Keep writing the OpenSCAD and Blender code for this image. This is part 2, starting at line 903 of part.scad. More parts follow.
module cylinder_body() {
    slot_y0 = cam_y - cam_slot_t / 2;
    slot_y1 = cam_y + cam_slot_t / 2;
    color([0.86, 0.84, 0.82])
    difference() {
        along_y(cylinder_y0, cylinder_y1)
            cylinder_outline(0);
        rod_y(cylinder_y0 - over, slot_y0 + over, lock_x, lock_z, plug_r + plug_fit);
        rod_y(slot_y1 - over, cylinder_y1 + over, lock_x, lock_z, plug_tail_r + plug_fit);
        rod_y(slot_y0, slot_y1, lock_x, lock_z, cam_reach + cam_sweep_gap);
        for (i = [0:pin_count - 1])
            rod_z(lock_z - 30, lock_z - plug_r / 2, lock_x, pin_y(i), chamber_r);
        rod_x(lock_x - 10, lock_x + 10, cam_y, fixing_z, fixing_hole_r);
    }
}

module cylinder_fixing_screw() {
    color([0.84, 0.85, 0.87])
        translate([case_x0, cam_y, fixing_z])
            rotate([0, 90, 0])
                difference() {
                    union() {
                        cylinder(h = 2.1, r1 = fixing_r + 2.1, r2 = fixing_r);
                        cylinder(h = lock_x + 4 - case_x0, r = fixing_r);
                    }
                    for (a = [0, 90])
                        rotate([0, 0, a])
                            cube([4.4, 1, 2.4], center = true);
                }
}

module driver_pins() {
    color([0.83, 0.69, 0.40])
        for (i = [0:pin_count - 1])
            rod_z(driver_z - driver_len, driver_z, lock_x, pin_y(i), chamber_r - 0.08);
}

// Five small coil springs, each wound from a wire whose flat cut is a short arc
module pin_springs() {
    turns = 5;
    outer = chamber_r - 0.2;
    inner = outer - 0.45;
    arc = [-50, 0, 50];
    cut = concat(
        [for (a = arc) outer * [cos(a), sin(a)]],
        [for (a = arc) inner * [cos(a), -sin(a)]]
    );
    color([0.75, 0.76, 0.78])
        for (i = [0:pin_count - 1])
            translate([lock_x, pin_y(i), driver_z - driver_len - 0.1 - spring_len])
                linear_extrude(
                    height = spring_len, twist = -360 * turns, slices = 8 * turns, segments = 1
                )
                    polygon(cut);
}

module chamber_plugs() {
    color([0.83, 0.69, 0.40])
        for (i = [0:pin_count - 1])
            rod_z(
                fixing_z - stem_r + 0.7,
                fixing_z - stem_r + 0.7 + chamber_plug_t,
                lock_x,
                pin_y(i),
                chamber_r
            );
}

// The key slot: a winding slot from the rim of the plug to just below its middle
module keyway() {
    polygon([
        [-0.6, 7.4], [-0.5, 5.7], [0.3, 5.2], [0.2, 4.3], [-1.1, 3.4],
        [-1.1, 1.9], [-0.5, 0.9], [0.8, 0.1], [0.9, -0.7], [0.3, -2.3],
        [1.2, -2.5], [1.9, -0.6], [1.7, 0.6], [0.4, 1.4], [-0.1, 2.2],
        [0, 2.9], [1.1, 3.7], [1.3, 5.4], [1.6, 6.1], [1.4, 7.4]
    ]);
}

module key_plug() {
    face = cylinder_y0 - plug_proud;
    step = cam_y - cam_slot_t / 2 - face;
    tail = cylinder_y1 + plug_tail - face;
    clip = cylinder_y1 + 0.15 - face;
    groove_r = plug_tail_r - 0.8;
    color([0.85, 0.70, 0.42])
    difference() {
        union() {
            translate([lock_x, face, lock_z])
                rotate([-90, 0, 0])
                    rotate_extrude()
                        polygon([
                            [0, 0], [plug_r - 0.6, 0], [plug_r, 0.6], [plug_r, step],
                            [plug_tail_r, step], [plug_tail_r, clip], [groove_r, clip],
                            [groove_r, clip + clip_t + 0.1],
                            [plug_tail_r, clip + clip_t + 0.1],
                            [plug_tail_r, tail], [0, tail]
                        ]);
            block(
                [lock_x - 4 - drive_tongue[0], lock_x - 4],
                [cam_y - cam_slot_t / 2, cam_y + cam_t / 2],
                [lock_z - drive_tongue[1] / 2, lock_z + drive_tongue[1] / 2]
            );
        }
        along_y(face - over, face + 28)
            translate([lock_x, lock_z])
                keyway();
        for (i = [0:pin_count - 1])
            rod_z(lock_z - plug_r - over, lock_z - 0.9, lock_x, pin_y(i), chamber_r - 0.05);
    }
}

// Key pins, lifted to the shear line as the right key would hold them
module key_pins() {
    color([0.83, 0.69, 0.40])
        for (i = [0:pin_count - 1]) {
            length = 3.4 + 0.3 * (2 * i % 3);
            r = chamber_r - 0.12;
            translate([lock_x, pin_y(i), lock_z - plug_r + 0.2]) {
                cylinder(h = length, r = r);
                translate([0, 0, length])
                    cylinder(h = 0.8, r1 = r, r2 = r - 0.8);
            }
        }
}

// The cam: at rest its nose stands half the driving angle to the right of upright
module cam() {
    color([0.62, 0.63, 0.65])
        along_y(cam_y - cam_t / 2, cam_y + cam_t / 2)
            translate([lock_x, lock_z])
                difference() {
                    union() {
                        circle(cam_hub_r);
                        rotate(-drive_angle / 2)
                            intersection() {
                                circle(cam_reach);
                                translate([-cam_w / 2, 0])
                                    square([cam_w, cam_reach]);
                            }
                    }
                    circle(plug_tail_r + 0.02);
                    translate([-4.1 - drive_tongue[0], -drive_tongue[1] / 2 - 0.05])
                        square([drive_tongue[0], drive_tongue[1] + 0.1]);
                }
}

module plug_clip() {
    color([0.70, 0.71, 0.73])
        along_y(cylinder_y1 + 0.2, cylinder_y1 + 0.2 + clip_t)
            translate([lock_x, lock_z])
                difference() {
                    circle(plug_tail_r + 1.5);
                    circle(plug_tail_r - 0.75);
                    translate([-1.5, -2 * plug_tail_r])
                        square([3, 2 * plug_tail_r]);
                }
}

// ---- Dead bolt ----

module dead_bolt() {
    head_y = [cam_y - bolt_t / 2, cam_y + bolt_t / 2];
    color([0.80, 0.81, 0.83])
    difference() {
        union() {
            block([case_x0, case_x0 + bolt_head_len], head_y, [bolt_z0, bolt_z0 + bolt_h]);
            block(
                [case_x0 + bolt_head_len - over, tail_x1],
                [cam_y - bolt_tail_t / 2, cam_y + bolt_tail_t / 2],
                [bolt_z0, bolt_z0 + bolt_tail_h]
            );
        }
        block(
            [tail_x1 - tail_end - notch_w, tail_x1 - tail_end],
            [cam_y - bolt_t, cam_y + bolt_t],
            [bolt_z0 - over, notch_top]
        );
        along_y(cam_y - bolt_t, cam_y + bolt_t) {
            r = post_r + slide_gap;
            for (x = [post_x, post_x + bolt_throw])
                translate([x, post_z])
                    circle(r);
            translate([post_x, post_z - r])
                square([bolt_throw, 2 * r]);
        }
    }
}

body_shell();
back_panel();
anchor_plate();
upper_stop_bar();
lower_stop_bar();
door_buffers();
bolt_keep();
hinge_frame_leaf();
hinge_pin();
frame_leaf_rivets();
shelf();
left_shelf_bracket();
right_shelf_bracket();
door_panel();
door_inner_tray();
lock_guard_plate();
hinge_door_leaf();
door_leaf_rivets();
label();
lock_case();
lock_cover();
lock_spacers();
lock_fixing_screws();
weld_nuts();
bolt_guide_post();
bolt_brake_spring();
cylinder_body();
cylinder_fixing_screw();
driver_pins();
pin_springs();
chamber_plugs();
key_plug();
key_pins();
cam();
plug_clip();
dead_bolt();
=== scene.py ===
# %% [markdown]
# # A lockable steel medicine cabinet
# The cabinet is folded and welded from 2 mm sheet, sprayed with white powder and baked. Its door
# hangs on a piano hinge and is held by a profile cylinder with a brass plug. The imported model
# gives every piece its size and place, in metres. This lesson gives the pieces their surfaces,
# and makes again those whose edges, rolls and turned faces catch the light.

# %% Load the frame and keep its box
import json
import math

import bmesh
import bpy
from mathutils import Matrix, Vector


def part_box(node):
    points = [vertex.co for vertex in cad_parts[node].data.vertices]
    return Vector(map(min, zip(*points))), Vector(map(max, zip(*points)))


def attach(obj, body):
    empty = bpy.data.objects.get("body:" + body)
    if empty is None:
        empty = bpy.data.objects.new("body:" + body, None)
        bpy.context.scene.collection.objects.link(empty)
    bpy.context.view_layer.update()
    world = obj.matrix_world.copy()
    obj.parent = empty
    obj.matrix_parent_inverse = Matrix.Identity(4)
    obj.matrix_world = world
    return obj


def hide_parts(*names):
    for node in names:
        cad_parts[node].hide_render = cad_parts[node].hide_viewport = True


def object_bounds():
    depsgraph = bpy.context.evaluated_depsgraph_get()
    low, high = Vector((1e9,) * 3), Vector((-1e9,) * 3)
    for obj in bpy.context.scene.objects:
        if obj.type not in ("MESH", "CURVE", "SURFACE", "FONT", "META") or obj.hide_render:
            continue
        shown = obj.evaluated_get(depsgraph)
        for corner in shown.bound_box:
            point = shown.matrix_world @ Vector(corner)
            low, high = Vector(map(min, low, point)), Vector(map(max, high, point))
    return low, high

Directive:
Repeat word for word the lines from the line containing "body_shell();" to the line containing "obj.matrix_parent_inverse = Matrix.Identity(4)", both lines included; nothing else should appear.

Response to the exercise:
body_shell();
back_panel();
anchor_plate();
upper_stop_bar();
lower_stop_bar();
door_buffers();
bolt_keep();
hinge_frame_leaf();
hinge_pin();
frame_leaf_rivets();
shelf();
left_shelf_bracket();
right_shelf_bracket();
door_panel();
door_inner_tray();
lock_guard_plate();
hinge_door_leaf();
door_leaf_rivets();
label();
lock_case();
lock_cover();
lock_spacers();
lock_fixing_screws();
weld_nuts();
bolt_guide_post();
bolt_brake_spring();
cylinder_body();
cylinder_fixing_screw();
driver_pins();
pin_springs();
chamber_plugs();
key_plug();
key_pins();
cam();
plug_clip();
dead_bolt();
=== scene.py ===
# %% [markdown]
# # A lockable steel medicine cabinet
# The cabinet is folded and welded from 2 mm sheet, sprayed with white powder and baked. Its door
# hangs on a piano hinge and is held by a profile cylinder with a brass plug. The imported model
# gives every piece its size and place, in metres. This lesson gives the pieces their surfaces,
# and makes again those whose edges, rolls and turned faces catch the light.

# %% Load the frame and keep its box
import json
import math

import bmesh
import bpy
from mathutils import Matrix, Vector


def part_box(node):
    points = [vertex.co for vertex in cad_parts[node].data.vertices]
    return Vector(map(min, zip(*points))), Vector(map(max, zip(*points)))


def attach(obj, body):
    empty = bpy.data.objects.get("body:" + body)
    if empty is None:
        empty = bpy.data.objects.new("body:" + body, None)
        bpy.context.scene.collection.objects.link(empty)
    bpy.context.view_layer.update()
    world = obj.matrix_world.copy()
    obj.parent = empty
    obj.matrix_parent_inverse = Matrix.Identity(4)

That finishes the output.